Finding unstable periodic orbits: a hybrid approach with the use of polynomial optimization

A novel hybrid method of computing unstable periodic orbits (UPOs) for polynomial ODE systems is presented. Turbulent coherent structures can correspond to UPOs. This new technique combines the use of polynomial optimization with collocation and numerical continuation methods. Our method requires no a priori knowledge of trajectories. Instead, the UPO search procedure is initiated by first constructing suitably constrained auxiliary functions with polynomial optimization. In previous work (Lakshmi et al. SIAM J. Appl. Dyn. Syst., 19, 763-787, (2020)), the sublevel sets of such functions have been shown to localize UPOs. We will show how auxiliary functions can also be used to implement a simple yet effective control strategy to stabilize UPOs. This enables one to formulate a family of controlled ODE systems parameterized by a parameter k.
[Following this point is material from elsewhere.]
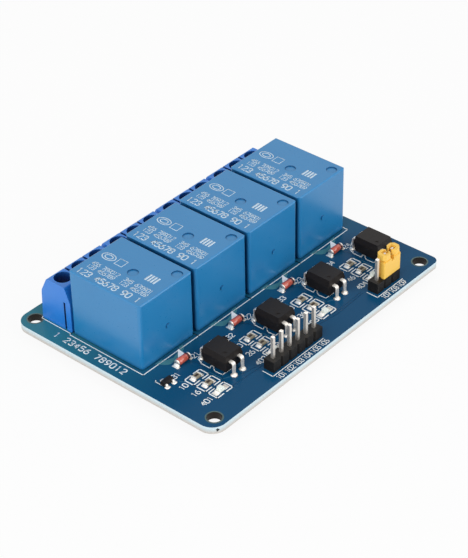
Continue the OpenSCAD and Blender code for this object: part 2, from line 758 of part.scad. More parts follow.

The original ODE system is recovered as k tends to zero. Solutions that are highly unstable for k = 0 may be less unstable for other k. Periodic orbits can be converged for the controlled ODE systems with a collocation method. Numerical continuation of the obtained orbits in k allows one to find UPOs for the original system. The potential of this new method is illustrated by presenting the results of applying it to selected ODEs.